With an estimated shortfall of 1.8 million jobs predicted in cybersecurity by 2021 according to a June 2017 study from (ISC)2, there simply aren’t enough security professionals to go around. Not every agency that needs to secure data will have the ability to do so independently.
Particularly in this scenario, shared services make a lot of sense. But are they adequate to keep national security secrets safe?
The Secret Region Is Not Amazon’s First Trip To the National Security Rodeo
But Amazon, and other cloud providers, are already deep in the secrets business with the government.
It’s not immediately clear how the Secret Region will differ from existing secure cloud services. Microsoft’s Azure cloud platform has offered a Government service since at least 2016 that complies with the Federal Risk and Authorization Management Program (FedRAMP) High Impact Level and Department of Defense (DoD) Level 4 data security standards. AWS already has a GovCloud region that also matches those standards as well.
FedRAMP High is the level of government security typically required for law enforcement or other sensitive, but civilian, applications. DoD Level 4 is defined as unclassified, but sensitive data.
Amazon claims that the new Secret Region will comply with the full range of government data classifications, including:
- Top Secret
The announcement comes on the heels of several government-related security breaches in AWS instances, including an incident in May 2017 where a government contractor with Booz Allen Hamilton left sensitive data in an AWS bucket with no protections whatsoever.

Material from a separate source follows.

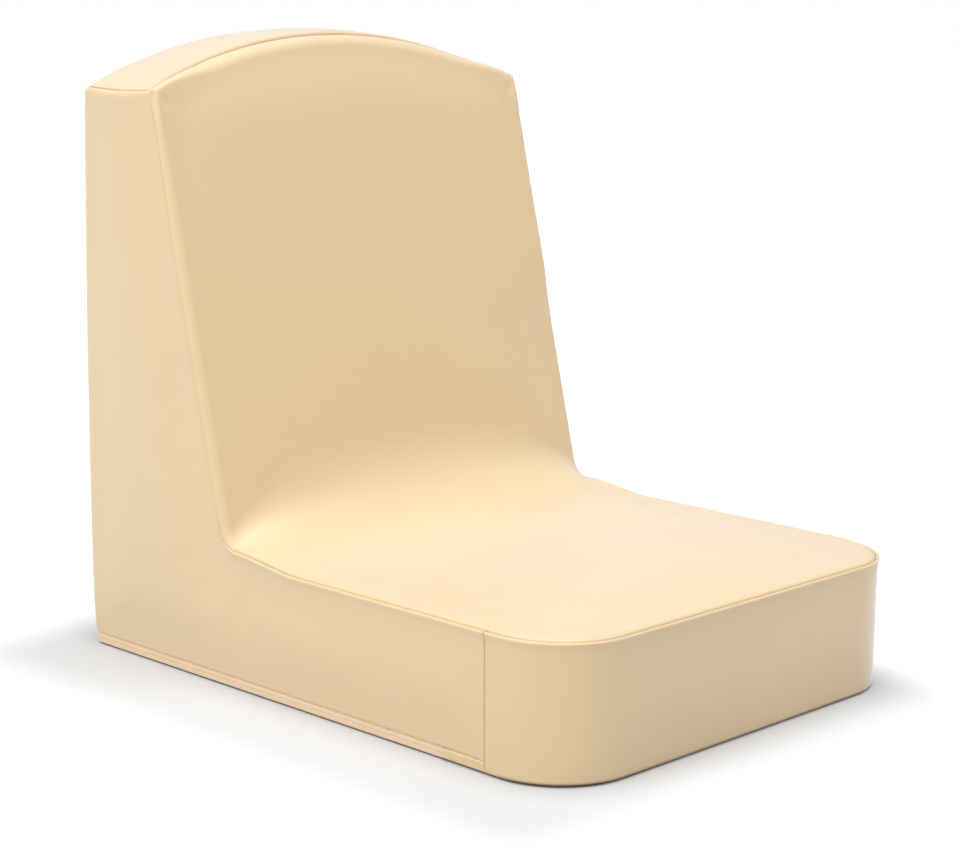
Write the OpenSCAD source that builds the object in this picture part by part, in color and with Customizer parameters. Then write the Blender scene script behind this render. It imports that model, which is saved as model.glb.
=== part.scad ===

Although such incidents reflect faults at the level of the subscriber, rather than Amazon itself, the company inevitably suffers from the bad press that follows. The Secret Region may be an effort to help government and government contractors from stepping on their own toes when using cloud computing services by making it easier to secure from public penetration.
Security Joins Usability in Secure Cloud Computing Services
Even the most sensitive information, code word classified data known as Sensitive Compartmentalized Information (SCI), may be eligible for storage even in the Secret Region. Current guidelines mandate that it be physically stored in a SCIF, or Sensitive Compartmentalized Information Facility, which has been specially hardened against all forms of penetration. Computers in such facilities are required to comply with Intelligence Community Directive 503 (ICD 503), which limits connectivity only to other systems that have been hardened to similar levels—a difficult bar to hurdle for any cloud system, but one that Amazon claims to comply with.
John Edwards, the current Chief Information Officer for the CIA, spoke at the AWS Public Sector Summit in 2017 and emphasized the degree to which the agency is committed to cloud systems. The agency worked directly with Amazon to put a region on the premises to reduce the speed of allocation and development. Previously, certifying compliance and jumping through acquisition hoops could result in a 180-day wait to provision a single new server instance.
The partnership, which the CIA calls C2S (Commercial Cloud Services) has dropped that to 60 days… nothing to cheer about when you consider that commercial services can provision such instances in a matter of minutes. But it’s a significant improvement for government, and the ability of agency developers to develop and publish applications internally can also reduce the time it takes to distribute them to internal customers. A virtual marketplace inside C2S allows CIA users to procure secure applications for cloud use without going through the laborious process of getting security certification.
C2S has been servicing the intelligence community with cloud capabilities at the Top Secret level, but the Secret Region will offer the same capabilities at the entire range of classification levels, and to agencies outside the 17 agencies that make up the U.S. Intelligence Community (IC).
C2S ostensibly operates as a “private cloud,” a contradiction in terms that nonetheless has found traction in the computing press. Since it operates entirely behind the IC’s firewall, however, it does not qualify as a cloud in the traditional sense, with a multi-tenant, general-purpose architecture available on-demand.
The Secret Region, however, does meet that definition, just as other AWS regions do, and should therefore be able to offer services at a lower cost than C2S, just as traditional cloud services do.